Sorry, I do think you raised a valid point! I had read your comment in a different way.
I think I want to have said: aggressively training AI directly on outcome-based tasks (“training it to be agentic”, so to speak) may well produce persistently-activated inner consequentialist reasoning of some kind (though not necessarily the flavor historically expected). I most strongly disagree with arguments which behave the same for a) this more aggressive curriculum and b) pretraining, and I think it’s worth distinguishing between these kinds of argument.
Sure—I agree with that. The section I linked from Conditioning Predictive Models actually works through at least to some degree how I think simplicity arguments for deception go differently for purely pre-trained predictive models.
FWIW, I agree that if powerful AI is achieved via pure pre-training, then deceptive alignment is less likely, but this “the prediction goal is simple” argument seems very wrong to me. We care about the simplicity of the goal in terms of the world model (which will surely be heavily shaped by the importance of various predictions) and I don’t see any reason why things like close proxies of reward in RL training wouldn’t just as simple for those models.
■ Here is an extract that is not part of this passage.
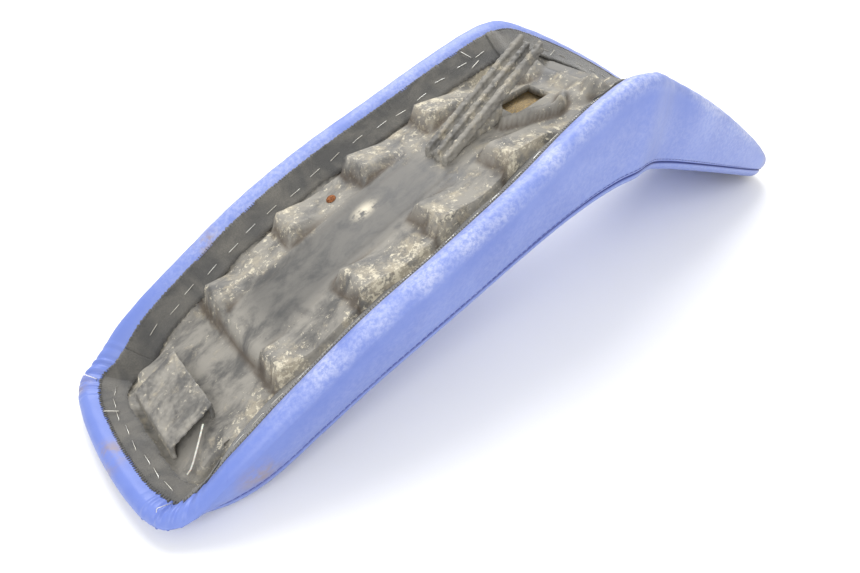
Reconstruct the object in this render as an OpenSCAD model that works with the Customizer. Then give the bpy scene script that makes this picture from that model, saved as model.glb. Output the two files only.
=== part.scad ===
// Off-road motorcycle seat, lying upside down on a bench as it does when its cover is stapled on.
// The moulded pan faces up (+Z), the nose points along +X, and Y = 0 is the plane of symmetry.
// The origin is on the bench, below the middle of the seat.

/* [Overall size] */
// Length from the rear end to the nose tip
seat_l = 690; // [560:5:830]
// Width across the widest part of the rim
seat_w = 202; // [168:1:243]
// Height of the rim's peak above the bench
peak_h = 196; // [163:1:236]

/* [Rim and pan] */
// Radius of the rounded rim, measured over the cover
rim_r = 9; // [7.5:0.5:11]
// Slope of the pan's flange along the two sides, in degrees
side_tilt = 38; // [31:1:46]
// Slope of the pan's flange across the two ends, in degrees
end_tilt = 16; // [13:1:20]
// Wall of the moulded pan
pan_t = 3; // [2:0.1:3.6]
// Height of the lip that the pan turns down at its rim
lip_h = 6; // [4:0.5:8]
// Height of the side blocks above the pan's floor
block_h = 15; // [12:0.5:18]
// Distance from one pair of side blocks to the next
block_pitch = 65; // [54:1:78]

/* [Hook and rear box] */
// Width of the front hook across its three ribs
hook_w = 26; // [21:1:32]
// Length of the front hook along the seat
hook_l = 84; // [70:1:98]
// Slope of the front hook, in degrees
hook_tilt = 35; // [30:1:42]
// Width of the raised box at the rear
box_w = 66; // [55:1:79]
// Height of the raised box above the pan's floor
box_h = 12; // [10:0.5:14]

/* [Cover and edging] */
// Thickness of the vinyl
vinyl_t = 1.2; // [0.8:0.1:1.5]
// Length of vinyl turned over the rim, past the rounded part
wrap_l = 4; // [3:0.5:6]
// Width of the felt edging
felt_w = 24; // [20:0.5:25]
// Thickness of the felt edging
felt_t = 1.4; // [1:0.1:1.8]
// Radius between the side panels and the riding surface
corner_r = 9; // [7:0.5:11]
// How far the riding surface rises from its middle to its edge
crown_h = 8; // [6:0.5:10]
// Clearance between a layer and the next
layer_gap = 0.2; // [0.1:0.05:0.4]

/* [Staples and thread] */
// Length of a staple's crown
staple_w = 10.6; // [9:0.1:12.7]
// Length of a staple's legs
staple_leg = 3; // [2:0.5:6]
// Width of the staple wire
staple_wire = 0.7; // [0.5:0.05:1]
// Distance from one staple to the next
staple_pitch = 22; // [18:1:27]
// Diameter of the sewing thread
thread_d = 0.8; // [0.6:0.1:1]

/* [Small pieces] */
// Diameter of the rivet's head in the pan
rivet_d = 8; // [6.5:0.5:9.5]
// Diameter of the rivet's shank
rivet_shank_d = 4; // [3:0.1:4.8]
// Width of the nylon tie's tail
tie_w = 2.4; // [1.6:0.1:3]
// Thickness of the nylon tie's tail
tie_t = 1; // [0.8:0.1:1.2]

/* [Hidden] */

// The curves below are drawn at this size, and stretched to the sizes above.
DRAWN_L = 690;
DRAWN_HALF_W = 101;
DRAWN_PEAK = 196;
kx = seat_l / DRAWN_L;
ky = seat_w / 2 / DRAWN_HALF_W;
kz = peak_h / DRAWN_PEAK;

// Half of the plan outline, from the middle of the rear end to the nose tip: [x, y, inward x, inward y].
OUTLINE = [
    [0, 0, 1, 0], [0.5, 25, 1, 0], [2, 48, 1, -0.1], [5, 67, 1, -0.42], [14, 83, 0.88, -0.66],
    [30, 92, 0.7, -0.88], [54, 96, 0.38, -0.94], [92, 98, 0.14, -1], [150, 100, 0, -1],
    [210, 101, 0, -1], [275, 98, 0, -1], [340, 92, 0, -1], [388, 89.5, 0, -1], [412, 89.5, 0, -1],
    [432, 84, -0.1, -1], [456, 77, 0, -1], [500, 76, 0, -1], [560, 73.5, -0.06, -1],
    [620, 70, -0.2, -0.97], [656, 65, -0.5, -0.88], [677, 53, -0.88, -0.62], [686, 34, -1, -0.25],
    [689.5, 16, -1, 0], [690, 0, -1, 0]];
REAR_CORNER = 4;  // the outline point at the rear corner
NOSE_CORNER = 20; // the outline point at the nose corner
LAST = len(OUTLINE) - 1;

// Height of the rim, and of the middle of the riding surface, along the seat: [x, z].
RIM = [[0, 21], [14, 27], [40, 46], [92, 76], [150, 107], [210, 132], [275, 156], [330, 178],
    [372, 192], [397, 196], [420, 192], [456, 175], [530, 134], [620, 76], [660, 47], [690, 26]];
RIDE = [[0, 12], [12, 4.5], [28, 1], [48, 0], [75, 6], [110, 20], [172, 44], [243, 67], [321, 89],
    [375, 99], [425, 100], [470, 88], [521, 69], [600, 37], [652, 15], [677, 4], [690, 0]];
// How far the riding surface's edge lies inside the rim, and the depth of the pan's floor below it.
WALL_IN = [[0, 11], [60, 9], [150, 12], [270, 12], [350, 8], [430, 6], [520, 3.5], [690, 3]];
DEPTH = [[0, 24], [30, 24], [90, 28], [330, 26], [400, 31], [450, 27], [560, 20], [640, 14], [690, 9]];

// Places across the seat where a line of points runs along it, as shares of the half width.
ACROSS = [-1, -0.75, -0.5, -0.42, -0.2, 0.2, 0.42, 0.5, 0.75, 1];
block_from = 0.46; // the side blocks stand outside this share

// A smooth curve through the points of a table.
function knot_slope(t, i) = let(a = max(0, i - 1), b = min(len(t) - 1, i + 1))
    (t[b][1] - t[a][1]) / (t[b][0] - t[a][0]);
function knot(t, x, i = 0) = i >= len(t) - 2 || x <= t[i + 1][0] ? i : knot(t, x, i + 1);
function curve(t, x) = let(i = knot(t, x), h = t[i + 1][0] - t[i][0],
    s = min(1, max(0, (x - t[i][0]) / h)), q = s * s)
    (2 * q * s - 3 * q + 1) * t[i][1] + (3 * q - 2 * q * s) * t[i + 1][1]
    + h * ((q * s - 2 * q + s) * knot_slope(t, i) + (q * s - q) * knot_slope(t, i + 1));
function mix(a, b, t) = a + (b - a) * t;
function clamp01(v) = min(1, max(0, v));
function ease(a, b, v) = let(t = clamp01((v - a) / (b - a))) t * t * (3 - 2 * t);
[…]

Interpreted naively it seems like this goal simplicity argument implies that it matters a huge amount how simple your data collection routine is. (Simple to who?). For instance, this argument implies that collecting data from a process such as “all outlinks from reddit with >3 upvotes” makes deceptive alignment considerably less likely than a process like “do whatever messy thing AI labs do now”. This seems really, really implausible: surely AIs won’t be doing much explicit reasoning about these details of the process because this will clearly be effectively hardcoded in a massive number of places.
Evan and I have talked about these arguments at some point.
(I need to get around to writing a review of conditioning predictive models which makes these counterarguments.)
I followed this exchange up until here and now I’m lost. Could you elaborate or paraphrase?